* **Your objective**:
The entries below contain a line with "What three.js and" and a line with "step: wall +". Quote exactly those two lines and all lines between them.

* **The data**:
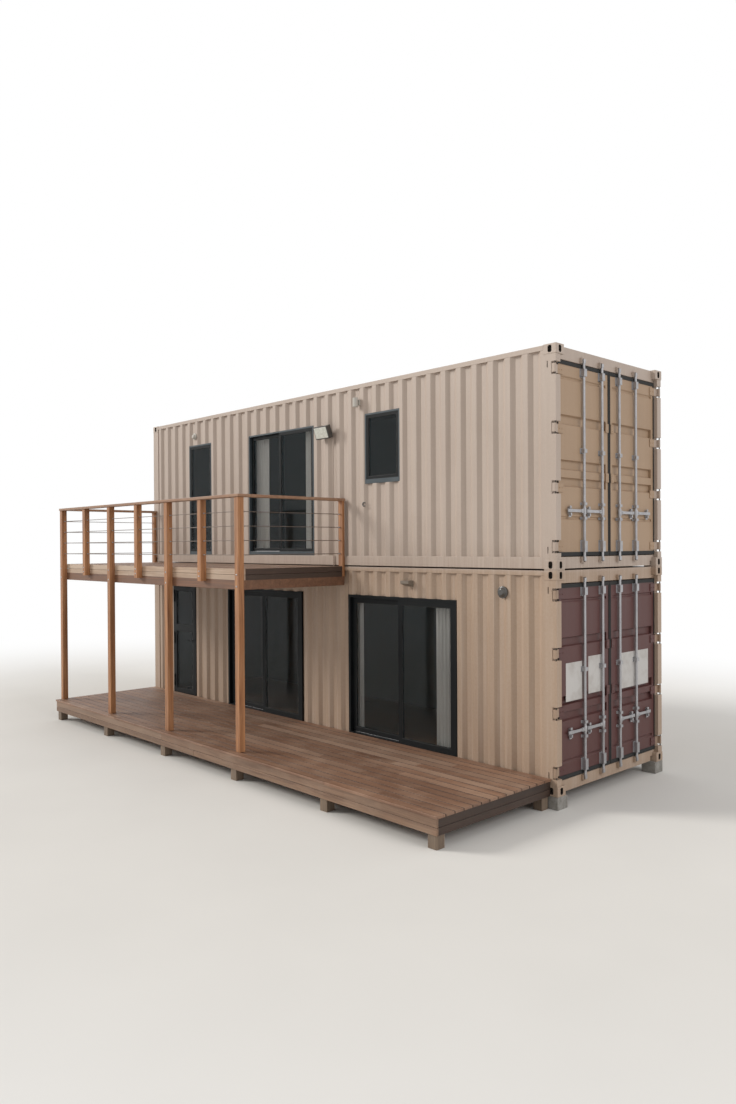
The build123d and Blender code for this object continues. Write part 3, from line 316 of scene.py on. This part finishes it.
coated("placard_white", srgb(196, 193, 190), srgb(150, 140, 132), 0.55, 90.0)

f = Finish("concrete", srgb(150, 147, 142), 0.9)
f.color(f.mix(f.span(f.noise(9.0, detail=8, rough=0.7), 0.35, 0.7), srgb(158, 155, 150), srgb(112, 108, 102)))
f.bump(f.noise(60.0, detail=6), 0.5, 0.004)

f = Finish("clear_glass", (0.008, 0.011, 0.011), 0.03, IOR=1.5, Alpha=0.24, Specular_IOR_Level=0.5)
smear = f.noise(1.0, f.place(drawn_out("z", 1.2, 3)))
f.color(f.mix(f.span(smear, 0.5, 0.8, 0.0, 0.4), (0.010, 0.020, 0.024), (0.024, 0.034, 0.038)))
f.rough(f.span(f.noise(2.2, detail=5), 0.5, 0.8, 0.02, 0.08))

f = Finish("lamp_glass", (0.72, 0.73, 0.66), 0.25, IOR=1.45, Coat_Weight=0.5)
f.color(f.mix(f.span(f.noise(30.0), 0.3, 0.7), (0.74, 0.75, 0.68), (0.56, 0.57, 0.51)))
f.bump(f.cells(90.0), 0.3, 0.002)

f = Finish("curtain_cloth", srgb(222, 220, 214), 0.9, Sheen_Weight=0.25, Sheen_Roughness=0.6)
folds_shade = f.span(f.noise(1.0, f.place(drawn_out("z", 0.8, 30)), 3), 0.4, 0.7, 0.0, 0.6)
f.color(f.mix(folds_shade, srgb(240, 239, 235), srgb(214, 212, 207)))
f.bump(f.math("MULTIPLY", f.threads("X", 260), f.threads("Z", 260)), 0.25, 0.0008)

record_slots = {p["node"]: p["material_slot"] for p in frame["record"]["subparts"]}
special = {"balcony_handrails": "rail_timber", "balcony_beams": "beam_timber", "timber_joists": "pale_timber",
           "balcony_cables": "cable_steel", "upper_cargo_leaves": "leaf_paint", "deck_feet": "foot_timber"}
for name, obj in frame["nodes"].items():
    obj.data.materials.clear()
    obj.data.materials.append(materials[special.get(name, record_slots[name])])


# ---------------------------------------------------------------- mesh helpers
def put(name, data):
    """A new object in the scene."""
    ob = bpy.data.objects.new(name, data)
    bpy.context.scene.collection.objects.link(ob)
    return ob


def solid(name, bm, material):
    """A new object from a finished mesh, in one material."""
    me = bpy.data.meshes.new(name)
    bm.to_mesh(me)
    bm.free()
    me.materials.append(materials[material])
    return put(name, me)


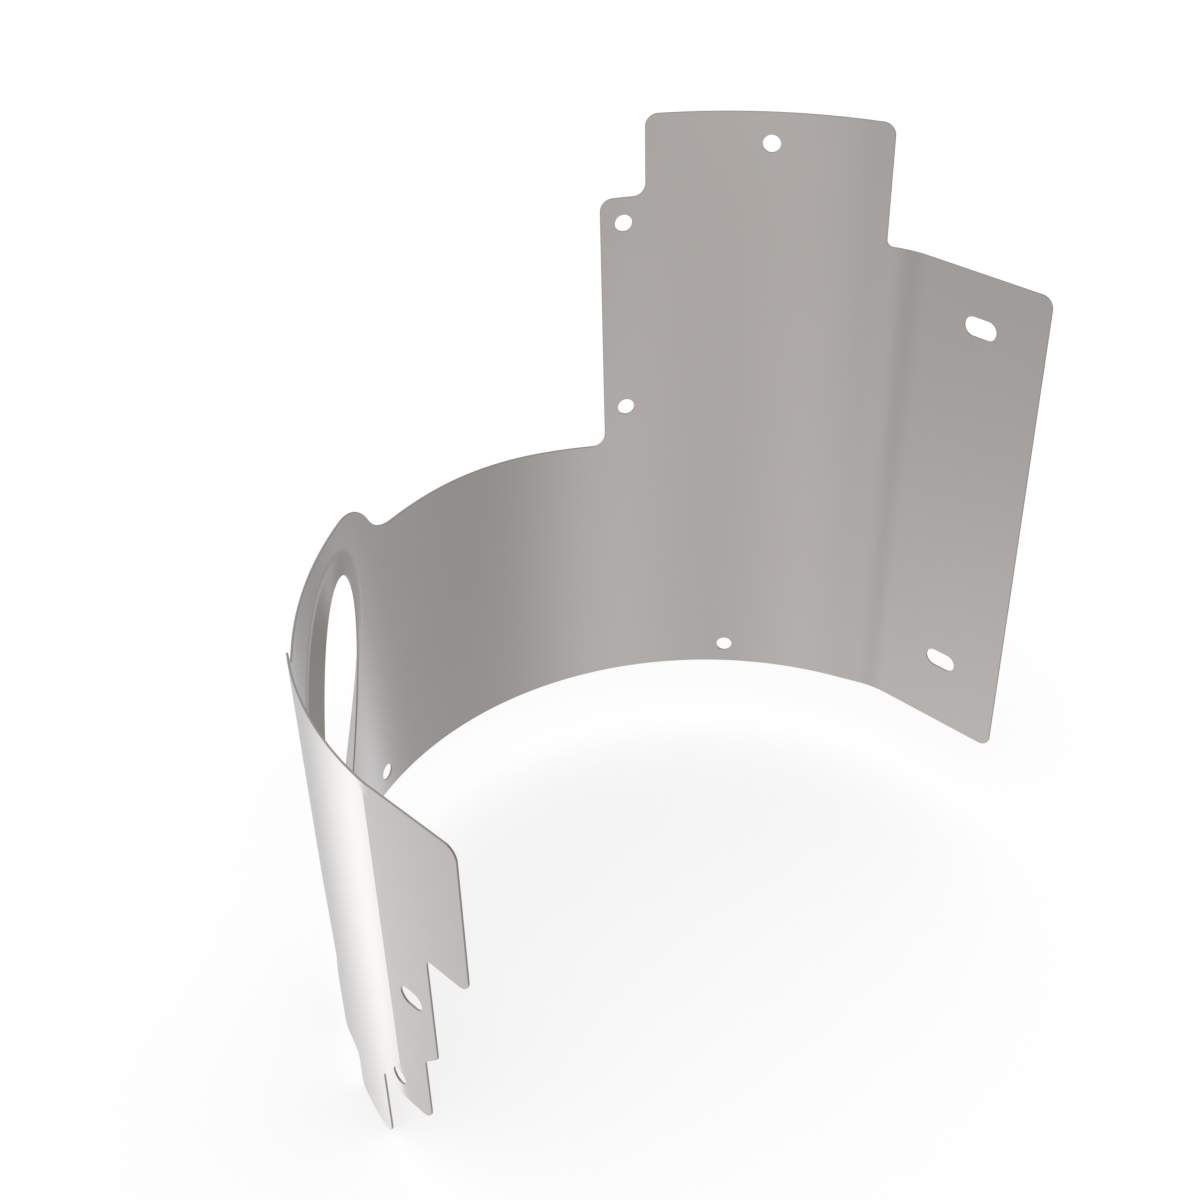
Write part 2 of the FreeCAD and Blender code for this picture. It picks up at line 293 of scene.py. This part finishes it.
def near(points, loop, distance, batch=2000):
    """True for points closer to a loop's points than a distance, found batch by batch."""
    hit = np.zeros(len(points), bool)
    for part in np.array_split(np.arange(len(points)), max(1, len(points) // batch)):
        gap = points[part][:, None, :] - loop[None]
        hit[part] = (gap ** 2).sum(-1).min(1) < distance ** 2
    return hit


cut_loops = [wound(outline, 1)] + [wound(hole, -1) for hole in small_holes]
rim_loop = wound(rim_start, -1)
skin_loops = [inset(loop, edge_round) for loop in cut_loops] + [rim_loop]

step, clearance = 2.6, 0.45
marks = [on_wide(right_reach), flange_end, run_end, curve_low, curve_high, on_stepped(left_reach)]
columns = np.unique(np.concatenate([np.linspace(a, b, max(2, int((b - a) / step) + 1))
                                    for a, b in zip(marks, marks[1:])]).round(6))
rows = np.arange(tooth_z, tab_z, step)
fill = np.stack(np.meshgrid(columns, rows, indexing="ij"), axis=-1).reshape(-1, 2)
fill = fill[inside(fill, skin_loops[0])]
for loop in skin_loops[1:]:
    fill = fill[~inside(fill, loop)]
for loop in skin_loops:
    fill = fill[~near(fill, loop, step * clearance)]
loop_starts = np.cumsum([0] + [len(loop) for loop in skin_loops])
flat = np.concatenate(skin_loops + [fill])
ring = [np.arange(len(loop)) for loop in skin_loops]
sides = np.concatenate([np.stack([k, np.roll(k, -1)], axis=1) + first
                        for k, first in zip(ring, loop_starts)])
made = delaunay_2d_cdt([Vector(p) for p in flat], sides.tolist(), [], 0, tiny, True)
origin = np.array([ids[0] for ids in made[3]])
tri = origin[np.array(made[2])]
middle = flat[tri].mean(axis=1)
keep = inside(middle, skin_loops[0])
for loop in skin_loops[1:]:
    keep &= ~inside(middle, loop)
tri = tri[keep]
a, b, c = flat[tri[:, 0]], flat[tri[:, 1]], flat[tri[:, 2]]
clockwise = (b - a)[:, 0] * (c - a)[:, 1] - (b - a)[:, 1] * (c - a)[:, 0] < 0
tri[clockwise] = tri[clockwise][:, ::-1]
print("flat sheet", len(flat), "points", len(tri), "triangles")

# %% [markdown]
# The rim turns in through a tight bend and then runs as a straight neck to the lip. The bend is one
# smooth curve between the sheet and the neck: a weighted mean of its start, the sharp corner and its
# end. The outside face is the inside one moved by the sheet's thickness along the normal.

# %% The drawn rim
def rim_flat(turn, way):
    """Flat place (s, z, out) of the rim: way 0 to 1 is the bend, 1 to 2 the neck up to the lip.

    With w the way, the bend is start (1 - w)^2 + corner 2 w (1 - w) + end w^2. The lip stands in by
    its least, plus the rest of its mean times the square of the sine of the turn, plus half the
    difference between its two sides times that sine.
    """
    turn, way = np.broadcast_arrays(turn, way)
    swing = np.sin(turn - lip_turn)
    mean, tilt = (lip_near + lip_far) / 2, (lip_near - lip_far) / 2
    stand = lip_least + (mean - lip_least) * swing ** 2 + tilt * swing
    level = np.zeros(turn.shape + (1,))
    corner = np.concatenate([oval(turn, oval_long, oval_short), level], axis=-1)
    lip = np.concatenate([oval(turn, lip_long, lip_short), -stand[..., None]], axis=-1)
    start = corner + np.concatenate([away(turn), level], axis=-1) * rim_bend
    end = corner + unit(lip - corner) * rim_bend
    w = way[..., None]
    bend = start * (1 - w) ** 2 + corner * 2 * w * (1 - w) + end * w ** 2
    return np.where(w < 1, bend, end + (lip - end) * (w - 1))


def rim_point(turn, way):
    """Folded place of the rim."""
    return fold(*np.moveaxis(rim_flat(turn, way), -1, 0))


def rim_normal(turn, way):
    """Unit normal away from the axis, from the two directions of the rim's surface."""
    d = 1e-3  # the small step along each direction
    way = np.maximum(way, d)
    across = rim_point(turn + d, way) - rim_point(turn - d, way)
    return unit(np.cross(across, rim_point(turn, way + d) - rim_point(turn, way - d))) * rim_side


rim_side = 1.0  # a first try, turned round where the normal points at the axis
trial = rim_normal(np.zeros(1), np.zeros(1))[0]
rim_side = -1.0 if trial[:2] @ outward(pipe_s / curve_r) < 0 else 1.0

if area(rim_start) >= 0:
    rim_turns = rim_turns[::-1]
bend_rows, neck_rows, neck_mm = 11, 9, 5.0
ways = np.concatenate([np.linspace(0, 1, bend_rows), np.linspace(1, 2, neck_rows)[1:-1],
                       [2 - edge_round / neck_mm]])
grid_turn, grid_way = np.meshgrid(rim_turns, ways, indexing="xy")
rim_place = rim_flat(grid_turn, grid_way)[..., :2]
rim_inner = rim_point(grid_turn, grid_way)
rim_outer = rim_inner + rim_normal(grid_turn, grid_way) * sheet * mm
lip = rim_point(rim_turns, np.full(len(rim_turns), 2.0))
lip_normal = rim_normal(rim_turns, np.full(len(rim_turns), 2.0))
lip_rows = [lip + lip_normal * h * mm for h in (edge_round, sheet - edge_round)]
print("rim", rim_inner.shape[1], "by", rim_inner.shape[0], "points, lip", lip_near, "mm in at most")

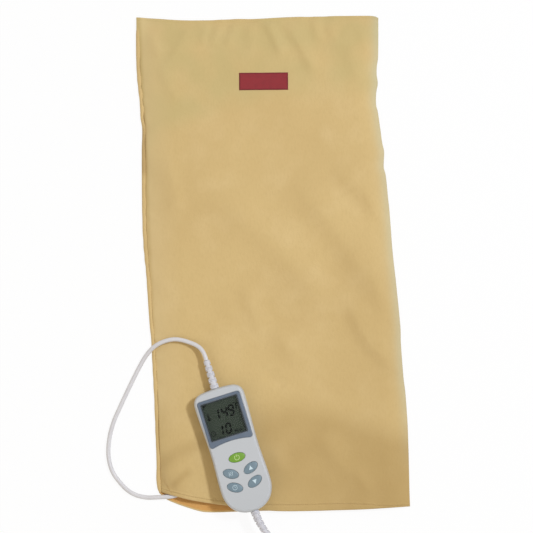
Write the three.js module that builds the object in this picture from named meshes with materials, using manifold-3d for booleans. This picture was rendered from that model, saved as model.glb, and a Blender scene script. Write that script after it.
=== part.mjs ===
// Moist heating pad: a flannel cover with the heating pad inside it, a hand control on top, and both leads.
// Millimetres, +Z up. The origin is the middle of the cover's underside, and +Y runs to the label end.
import * as THREE from 'three';
import { mergeVertices } from 'three/addons/utils/BufferGeometryUtils.js';
import Module from 'manifold-3d';

const wasm = await Module();
wasm.setup();

// Clearances shared by all pieces
const layerGap = 0.3;
const overrun = 1;

// Cover: two flannel panels sewn at the sides and the top, open at the mouth
const coverWidth = 346;
const coverLength = 692;
const backThickness = 1.8;
const frontThickness = 1.6;
const seamShow = 2.5;
const hemDepth = 8.6;
const hemExtra = 0.9;
const mouthBandLength = 58;
// How far past the heating pad's edge the cover reaches its full height, and the share it has at the mouth
const leftRiseReach = 27;
const rightRiseReach = 11;
const topRiseReach = 56;
const mouthRiseReach = 20;
const mouthRiseShare = 0.5;
// Edges of the cover: [share of the length along Y, share of the width along X]
const leftEdgeShares = [
  [-0.46, -0.492], [-0.3, -0.49], [0.04, -0.503], [0.285, -0.491], [0.37, -0.502], [0.51, -0.4935],
];
const rightEdgeShares = [[-0.512, 0.501], [-0.32, 0.512], [0.087, 0.493], [0.32, 0.474], [0.483, 0.4977]];
// Ends of the cover: [share across from the left edge, share of the length along Y]
const topEdgeShares = [[0, 0.51], [0.25, 0.4965], [0.75, 0.491], [1, 0.483]];
const frontMouthShares = [
  [0, -0.4588], [0.045, -0.466], [0.13, -0.4785], [0.25, -0.4908], [0.42, -0.502], [0.75, -0.511],
  [1, -0.512],
];
const backMouthShares = [
  [0, -0.4602], [0.03, -0.47], [0.11, -0.4902], [0.185, -0.5017], [0.41, -0.5062], [0.77, -0.513],
  [1, -0.5122],
];
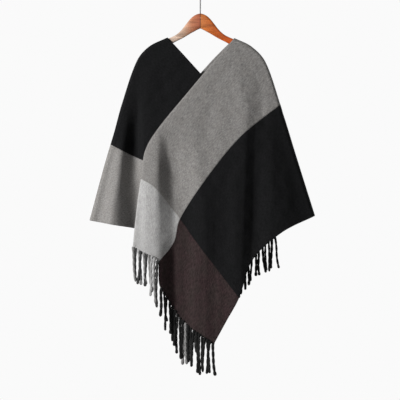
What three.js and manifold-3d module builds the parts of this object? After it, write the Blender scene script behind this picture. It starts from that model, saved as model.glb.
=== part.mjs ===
// A knitted poncho of two half-shawls, hung on a wooden hanger. Millimetres, +Z up, front towards -Y.
// The origin is where the hook rests on a rail, at the inner top of its curve.
// Each half-shawl is a rectangle of knit folded over one arm of the hanger. Its plain end is sewn to the
// other half's neck edge, so the left half is the right half after half a turn about the vertical.
import * as THREE from "three";
import { mergeVertices } from "three/addons/utils/BufferGeometryUtils.js";
import Module from "manifold-3d";

const wall = 2.4; // knit cloth
const seamGap = 0.3; // between pieces
const clothWidth = 617; // of each half-shawl, neck edge to hem
const narrowBand = 250; // grey band, the rest of the width is the wide band
const blockGap = seamGap / 900; // half the gap at a block line, as a share of the long part
// A sewn end lies this far inside the half that covers it, and steps down over these shares of its length
const layer = { step: wall + 2.4, from: 0.25, over: 0.4 };

// Depth from the middle plane
const armTurn = { top: 9, low: 14, from: -250, over: 300 }; // radius of the turn over the arm and side
const belly = { neck: 13, hem: 35, from: -200, over: 520, spread: 110 };
const foldHold = { from: 12, over: 60 }; // folds grow from nothing with the distance from the turn

// Fringe
const strand = { length: 104, uneven: 8, root: 6.4, tip: 5.6, flat: 0.8, sway: 5, leave: 0.06, pitch: 10.6 };
const backing = { gap: 2 * seamGap, width: 7 }; // the strip that the strands' roots are fused into

// Stations along the long part, from the fold over the arm to the fringed end
const longStations = [0, 0.233, 0.467, 0.7, 0.85, 1]; // arm, upper, middle, block line, low, end
const blockLine = longStations[3];
// Lines of the cloth seen from the front, one row for each, from the neck edge to the hem
const rightFrontLines = [
  { across: 0, x: [112, -27, -166, -193, -209, -220], z: [-182, -344, -522, -643, -757, -867] },
  { across: 0.1, x: [168, 5, -118, -157, -183, -199], z: [-210, -382, -552, -664, -779, -878] },
  { across: 0.2, x: [213, 48, -72, -128, -156, -178], z: [-260, -421, -577, -695, -802, -890] },
  { across: 0.405, x: [262, 133, 25, -66, -87, -137], z: [-400, -504, -635, -774, -850, -914] },
  { across: 0.47, x: [271, 147, 41, -46, -89, -134], z: [-430, -538, -666, -801, -890, -984] },
  { across: 0.53, x: [281, 161, 57, -28, -77, -116], z: [-461, -573, -697, -828, -926, -1020] },
  { across: 0.7, x: [314, 199, 98, 20, -18, -61], z: [-569, -668, -770, -892, -992, -1104] },
  { across: 1, x: [375, 263, 170, 126, 85, 43], z: [-763, -819, -908, -1030, -1106, -1183] },
];
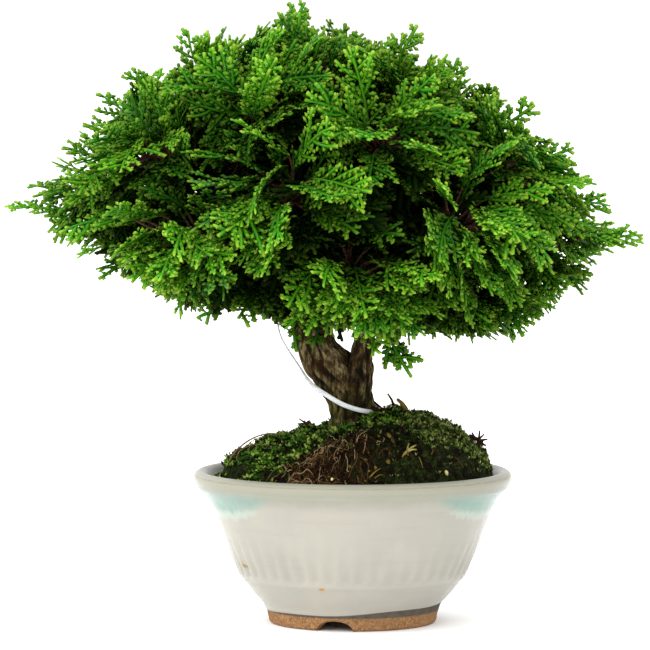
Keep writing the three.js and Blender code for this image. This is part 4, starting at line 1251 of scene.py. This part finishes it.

* **Full answer**:
What three.js and manifold-3d module builds the parts of this object? After it, write the Blender scene script behind this picture. It starts from that model, saved as model.glb.
=== part.mjs ===
// A knitted poncho of two half-shawls, hung on a wooden hanger. Millimetres, +Z up, front towards -Y.
// The origin is where the hook rests on a rail, at the inner top of its curve.
// Each half-shawl is a rectangle of knit folded over one arm of the hanger. Its plain end is sewn to the
// other half's neck edge, so the left half is the right half after half a turn about the vertical.
import * as THREE from "three";
import { mergeVertices } from "three/addons/utils/BufferGeometryUtils.js";
import Module from "manifold-3d";

const wall = 2.4; // knit cloth
const seamGap = 0.3; // between pieces
const clothWidth = 617; // of each half-shawl, neck edge to hem
const narrowBand = 250; // grey band, the rest of the width is the wide band
const blockGap = seamGap / 900; // half the gap at a block line, as a share of the long part
// A sewn end lies this far inside the half that covers it, and steps down over these shares of its length
const layer = { step: wall + 2.4, from: 0.25, over: 0.4 };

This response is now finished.